What is asked
Return only the lines running from the line that holds "relief = pot_relief()" to the line that holds "from mathutils import Matrix, Vector", including both.

Rows from a 3D modeling dataset
_ _ _

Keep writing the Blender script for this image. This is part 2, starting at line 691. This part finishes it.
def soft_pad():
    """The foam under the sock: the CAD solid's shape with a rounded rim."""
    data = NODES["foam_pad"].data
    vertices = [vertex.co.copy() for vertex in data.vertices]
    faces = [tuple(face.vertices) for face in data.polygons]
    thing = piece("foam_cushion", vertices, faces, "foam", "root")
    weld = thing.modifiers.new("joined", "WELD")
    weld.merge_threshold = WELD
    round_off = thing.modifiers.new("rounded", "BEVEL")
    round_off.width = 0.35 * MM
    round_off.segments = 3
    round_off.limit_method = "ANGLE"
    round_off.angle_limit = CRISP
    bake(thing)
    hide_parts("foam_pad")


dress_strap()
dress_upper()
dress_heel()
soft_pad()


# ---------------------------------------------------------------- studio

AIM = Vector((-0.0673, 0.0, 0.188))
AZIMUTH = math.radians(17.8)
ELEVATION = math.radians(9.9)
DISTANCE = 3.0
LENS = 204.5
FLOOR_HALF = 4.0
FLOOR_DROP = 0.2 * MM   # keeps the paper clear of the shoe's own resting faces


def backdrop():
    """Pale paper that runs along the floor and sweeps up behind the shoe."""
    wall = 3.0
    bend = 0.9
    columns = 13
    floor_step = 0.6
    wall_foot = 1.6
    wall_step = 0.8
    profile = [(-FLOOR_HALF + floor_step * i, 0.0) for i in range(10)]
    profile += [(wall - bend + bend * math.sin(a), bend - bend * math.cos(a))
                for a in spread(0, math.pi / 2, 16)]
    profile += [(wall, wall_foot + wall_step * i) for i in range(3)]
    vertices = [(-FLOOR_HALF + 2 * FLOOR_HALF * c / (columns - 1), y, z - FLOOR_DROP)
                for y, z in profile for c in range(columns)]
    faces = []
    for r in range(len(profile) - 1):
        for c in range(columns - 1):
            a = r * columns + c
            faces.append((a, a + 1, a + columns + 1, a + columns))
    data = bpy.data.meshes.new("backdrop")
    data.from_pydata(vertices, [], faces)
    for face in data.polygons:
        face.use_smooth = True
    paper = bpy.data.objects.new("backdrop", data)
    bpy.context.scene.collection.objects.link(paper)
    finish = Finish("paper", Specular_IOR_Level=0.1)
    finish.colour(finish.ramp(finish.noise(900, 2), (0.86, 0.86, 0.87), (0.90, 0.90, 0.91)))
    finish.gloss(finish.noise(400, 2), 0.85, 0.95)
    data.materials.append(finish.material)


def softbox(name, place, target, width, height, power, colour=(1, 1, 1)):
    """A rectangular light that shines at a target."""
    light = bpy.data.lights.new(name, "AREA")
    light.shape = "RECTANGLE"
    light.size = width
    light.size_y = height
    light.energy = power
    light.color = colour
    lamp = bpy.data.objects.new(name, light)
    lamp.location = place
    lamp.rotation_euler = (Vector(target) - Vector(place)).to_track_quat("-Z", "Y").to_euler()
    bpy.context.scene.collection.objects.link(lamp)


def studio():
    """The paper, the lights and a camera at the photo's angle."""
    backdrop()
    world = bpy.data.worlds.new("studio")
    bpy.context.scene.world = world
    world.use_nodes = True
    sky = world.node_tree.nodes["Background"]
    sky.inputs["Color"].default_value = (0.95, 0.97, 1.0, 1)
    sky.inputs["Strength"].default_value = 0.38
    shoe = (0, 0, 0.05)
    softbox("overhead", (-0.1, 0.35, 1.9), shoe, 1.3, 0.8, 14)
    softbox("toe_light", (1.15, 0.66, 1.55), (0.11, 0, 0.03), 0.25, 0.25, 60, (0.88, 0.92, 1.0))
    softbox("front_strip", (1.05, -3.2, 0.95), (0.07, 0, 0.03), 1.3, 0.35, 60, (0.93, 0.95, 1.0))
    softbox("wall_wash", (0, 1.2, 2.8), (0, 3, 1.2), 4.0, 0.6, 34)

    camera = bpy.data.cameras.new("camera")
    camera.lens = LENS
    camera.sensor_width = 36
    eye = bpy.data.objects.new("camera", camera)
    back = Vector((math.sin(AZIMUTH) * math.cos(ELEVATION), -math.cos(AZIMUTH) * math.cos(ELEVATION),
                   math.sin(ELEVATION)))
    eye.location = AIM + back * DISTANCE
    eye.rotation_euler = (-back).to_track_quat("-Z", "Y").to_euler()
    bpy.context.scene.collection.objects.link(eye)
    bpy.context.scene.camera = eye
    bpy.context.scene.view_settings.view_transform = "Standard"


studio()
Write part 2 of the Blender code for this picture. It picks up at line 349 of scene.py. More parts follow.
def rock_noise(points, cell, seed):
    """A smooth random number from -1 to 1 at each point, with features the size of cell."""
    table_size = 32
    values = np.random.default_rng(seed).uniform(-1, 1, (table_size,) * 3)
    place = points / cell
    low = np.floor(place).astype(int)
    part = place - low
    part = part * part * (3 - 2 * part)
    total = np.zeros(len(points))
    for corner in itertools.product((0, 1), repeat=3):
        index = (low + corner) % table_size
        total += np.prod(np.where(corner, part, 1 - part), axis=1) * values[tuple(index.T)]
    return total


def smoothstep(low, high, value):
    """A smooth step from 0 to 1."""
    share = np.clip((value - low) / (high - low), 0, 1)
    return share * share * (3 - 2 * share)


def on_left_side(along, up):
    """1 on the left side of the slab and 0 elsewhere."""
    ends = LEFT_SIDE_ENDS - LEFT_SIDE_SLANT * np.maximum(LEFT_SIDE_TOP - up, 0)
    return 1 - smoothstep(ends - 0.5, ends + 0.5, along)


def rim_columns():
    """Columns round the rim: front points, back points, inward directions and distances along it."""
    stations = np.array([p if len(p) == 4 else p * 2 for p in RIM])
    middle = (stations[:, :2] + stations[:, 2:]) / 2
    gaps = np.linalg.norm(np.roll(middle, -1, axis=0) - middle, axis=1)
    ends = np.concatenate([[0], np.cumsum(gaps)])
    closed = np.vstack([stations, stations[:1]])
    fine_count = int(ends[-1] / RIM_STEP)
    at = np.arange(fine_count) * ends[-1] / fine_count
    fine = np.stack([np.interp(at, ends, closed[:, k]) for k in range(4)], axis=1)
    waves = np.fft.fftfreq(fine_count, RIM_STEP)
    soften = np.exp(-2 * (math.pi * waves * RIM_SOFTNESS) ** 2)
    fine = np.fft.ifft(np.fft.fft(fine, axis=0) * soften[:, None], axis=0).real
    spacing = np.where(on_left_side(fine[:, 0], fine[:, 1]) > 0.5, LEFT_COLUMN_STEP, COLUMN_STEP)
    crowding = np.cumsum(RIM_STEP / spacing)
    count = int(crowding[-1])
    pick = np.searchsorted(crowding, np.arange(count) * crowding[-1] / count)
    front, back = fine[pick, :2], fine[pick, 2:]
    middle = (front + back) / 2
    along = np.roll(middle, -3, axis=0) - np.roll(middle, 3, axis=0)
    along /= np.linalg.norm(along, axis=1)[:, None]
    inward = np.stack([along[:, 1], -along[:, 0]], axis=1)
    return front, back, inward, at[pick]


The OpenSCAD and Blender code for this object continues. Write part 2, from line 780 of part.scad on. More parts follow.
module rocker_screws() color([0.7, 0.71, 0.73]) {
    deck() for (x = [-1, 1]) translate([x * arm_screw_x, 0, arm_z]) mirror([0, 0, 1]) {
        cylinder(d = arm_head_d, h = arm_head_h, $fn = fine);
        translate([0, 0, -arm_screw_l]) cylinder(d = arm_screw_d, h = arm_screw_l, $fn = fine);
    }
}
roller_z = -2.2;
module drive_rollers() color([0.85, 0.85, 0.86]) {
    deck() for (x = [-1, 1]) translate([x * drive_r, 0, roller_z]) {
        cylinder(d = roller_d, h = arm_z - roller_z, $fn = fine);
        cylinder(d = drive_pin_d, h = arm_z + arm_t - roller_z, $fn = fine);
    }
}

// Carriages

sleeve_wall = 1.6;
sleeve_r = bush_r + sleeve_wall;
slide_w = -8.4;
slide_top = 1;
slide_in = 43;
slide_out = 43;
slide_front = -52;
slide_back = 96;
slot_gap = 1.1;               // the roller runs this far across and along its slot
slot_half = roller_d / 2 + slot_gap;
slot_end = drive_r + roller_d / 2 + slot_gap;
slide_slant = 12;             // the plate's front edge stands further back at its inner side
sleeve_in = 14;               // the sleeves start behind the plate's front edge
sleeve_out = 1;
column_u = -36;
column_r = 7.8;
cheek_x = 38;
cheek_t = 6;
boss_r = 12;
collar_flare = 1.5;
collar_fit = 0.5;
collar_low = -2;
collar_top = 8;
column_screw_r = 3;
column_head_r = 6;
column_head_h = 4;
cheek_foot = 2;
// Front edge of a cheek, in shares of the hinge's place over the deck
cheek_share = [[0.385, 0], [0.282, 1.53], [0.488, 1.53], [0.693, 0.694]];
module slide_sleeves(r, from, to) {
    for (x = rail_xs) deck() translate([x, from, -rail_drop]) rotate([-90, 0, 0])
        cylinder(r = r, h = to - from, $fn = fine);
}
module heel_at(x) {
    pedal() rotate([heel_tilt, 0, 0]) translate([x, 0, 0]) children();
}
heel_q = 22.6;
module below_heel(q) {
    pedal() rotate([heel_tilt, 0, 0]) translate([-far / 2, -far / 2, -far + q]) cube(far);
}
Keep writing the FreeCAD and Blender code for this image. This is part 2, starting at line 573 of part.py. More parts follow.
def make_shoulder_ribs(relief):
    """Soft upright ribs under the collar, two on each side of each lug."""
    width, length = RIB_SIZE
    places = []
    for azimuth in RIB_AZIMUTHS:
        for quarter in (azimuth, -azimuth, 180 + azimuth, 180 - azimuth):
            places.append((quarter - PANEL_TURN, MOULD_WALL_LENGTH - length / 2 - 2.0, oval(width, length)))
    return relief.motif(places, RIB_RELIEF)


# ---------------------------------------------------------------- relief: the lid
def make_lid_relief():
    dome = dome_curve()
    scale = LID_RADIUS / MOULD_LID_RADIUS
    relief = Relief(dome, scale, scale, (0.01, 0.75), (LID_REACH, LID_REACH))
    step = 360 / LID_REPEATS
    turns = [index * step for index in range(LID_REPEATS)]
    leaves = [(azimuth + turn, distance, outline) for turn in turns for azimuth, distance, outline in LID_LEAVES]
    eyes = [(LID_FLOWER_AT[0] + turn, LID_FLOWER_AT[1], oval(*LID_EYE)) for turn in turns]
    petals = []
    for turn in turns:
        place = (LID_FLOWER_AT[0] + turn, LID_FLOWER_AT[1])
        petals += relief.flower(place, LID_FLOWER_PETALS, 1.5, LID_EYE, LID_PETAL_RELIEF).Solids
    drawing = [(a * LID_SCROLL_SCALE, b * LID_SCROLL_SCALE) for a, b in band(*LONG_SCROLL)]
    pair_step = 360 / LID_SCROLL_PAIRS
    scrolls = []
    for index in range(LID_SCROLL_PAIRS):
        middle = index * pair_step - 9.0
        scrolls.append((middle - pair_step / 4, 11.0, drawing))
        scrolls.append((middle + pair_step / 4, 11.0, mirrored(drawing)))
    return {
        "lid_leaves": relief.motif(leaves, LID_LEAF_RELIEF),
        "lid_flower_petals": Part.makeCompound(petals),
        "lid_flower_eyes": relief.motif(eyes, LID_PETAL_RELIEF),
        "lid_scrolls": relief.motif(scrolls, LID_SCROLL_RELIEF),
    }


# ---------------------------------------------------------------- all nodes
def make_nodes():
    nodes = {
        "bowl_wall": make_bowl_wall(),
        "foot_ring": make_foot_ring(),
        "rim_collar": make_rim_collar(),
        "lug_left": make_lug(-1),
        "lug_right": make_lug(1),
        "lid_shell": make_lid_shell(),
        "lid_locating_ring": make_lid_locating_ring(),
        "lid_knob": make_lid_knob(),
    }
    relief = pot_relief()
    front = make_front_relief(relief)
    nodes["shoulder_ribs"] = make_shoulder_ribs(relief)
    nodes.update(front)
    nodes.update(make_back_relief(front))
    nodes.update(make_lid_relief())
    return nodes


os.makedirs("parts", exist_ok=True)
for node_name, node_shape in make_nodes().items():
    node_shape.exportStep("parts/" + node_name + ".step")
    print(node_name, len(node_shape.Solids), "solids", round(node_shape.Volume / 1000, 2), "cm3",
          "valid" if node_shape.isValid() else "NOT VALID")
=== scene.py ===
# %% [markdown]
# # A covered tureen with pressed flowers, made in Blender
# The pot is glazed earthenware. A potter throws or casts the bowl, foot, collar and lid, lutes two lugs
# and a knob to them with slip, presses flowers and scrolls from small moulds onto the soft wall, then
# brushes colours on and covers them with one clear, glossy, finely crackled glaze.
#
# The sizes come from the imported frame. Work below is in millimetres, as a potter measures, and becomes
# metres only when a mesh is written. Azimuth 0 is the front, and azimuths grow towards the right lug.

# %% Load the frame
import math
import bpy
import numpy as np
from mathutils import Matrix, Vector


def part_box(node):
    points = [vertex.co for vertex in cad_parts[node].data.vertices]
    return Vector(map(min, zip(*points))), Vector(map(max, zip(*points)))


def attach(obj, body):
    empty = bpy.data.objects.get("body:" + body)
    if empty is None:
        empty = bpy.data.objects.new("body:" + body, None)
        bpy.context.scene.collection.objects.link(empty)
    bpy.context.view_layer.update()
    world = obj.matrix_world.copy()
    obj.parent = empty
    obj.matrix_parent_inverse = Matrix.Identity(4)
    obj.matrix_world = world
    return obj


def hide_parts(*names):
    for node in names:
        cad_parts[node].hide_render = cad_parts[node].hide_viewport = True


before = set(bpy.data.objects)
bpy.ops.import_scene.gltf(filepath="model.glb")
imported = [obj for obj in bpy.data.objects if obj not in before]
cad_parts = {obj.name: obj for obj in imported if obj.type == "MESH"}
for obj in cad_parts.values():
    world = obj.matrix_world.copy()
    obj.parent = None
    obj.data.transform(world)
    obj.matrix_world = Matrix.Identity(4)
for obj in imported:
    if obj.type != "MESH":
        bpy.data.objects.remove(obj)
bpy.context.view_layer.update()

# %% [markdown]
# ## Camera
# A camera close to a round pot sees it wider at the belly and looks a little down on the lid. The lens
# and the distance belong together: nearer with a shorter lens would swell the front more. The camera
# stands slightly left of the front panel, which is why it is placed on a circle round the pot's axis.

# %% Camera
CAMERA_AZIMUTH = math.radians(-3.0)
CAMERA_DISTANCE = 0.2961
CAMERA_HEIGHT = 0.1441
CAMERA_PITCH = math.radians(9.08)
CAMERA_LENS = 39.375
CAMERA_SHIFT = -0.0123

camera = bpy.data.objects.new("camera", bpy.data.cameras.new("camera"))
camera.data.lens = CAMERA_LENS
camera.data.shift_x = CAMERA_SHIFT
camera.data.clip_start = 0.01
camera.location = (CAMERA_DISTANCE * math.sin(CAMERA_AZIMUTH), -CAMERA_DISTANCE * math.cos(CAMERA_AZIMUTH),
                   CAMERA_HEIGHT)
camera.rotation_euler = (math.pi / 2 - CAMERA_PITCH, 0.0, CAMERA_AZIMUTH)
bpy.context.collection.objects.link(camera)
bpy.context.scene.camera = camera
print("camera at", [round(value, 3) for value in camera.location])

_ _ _

Exercise answer
    relief = pot_relief()
    front = make_front_relief(relief)
    nodes["shoulder_ribs"] = make_shoulder_ribs(relief)
    nodes.update(front)
    nodes.update(make_back_relief(front))
    nodes.update(make_lid_relief())
    return nodes


os.makedirs("parts", exist_ok=True)
for node_name, node_shape in make_nodes().items():
    node_shape.exportStep("parts/" + node_name + ".step")
    print(node_name, len(node_shape.Solids), "solids", round(node_shape.Volume / 1000, 2), "cm3",
          "valid" if node_shape.isValid() else "NOT VALID")
=== scene.py ===
# %% [markdown]
# # A covered tureen with pressed flowers, made in Blender
# The pot is glazed earthenware. A potter throws or casts the bowl, foot, collar and lid, lutes two lugs
# and a knob to them with slip, presses flowers and scrolls from small moulds onto the soft wall, then
# brushes colours on and covers them with one clear, glossy, finely crackled glaze.
#
# The sizes come from the imported frame. Work below is in millimetres, as a potter measures, and becomes
# metres only when a mesh is written. Azimuth 0 is the front, and azimuths grow towards the right lug.

# %% Load the frame
import math
import bpy
import numpy as np
from mathutils import Matrix, Vector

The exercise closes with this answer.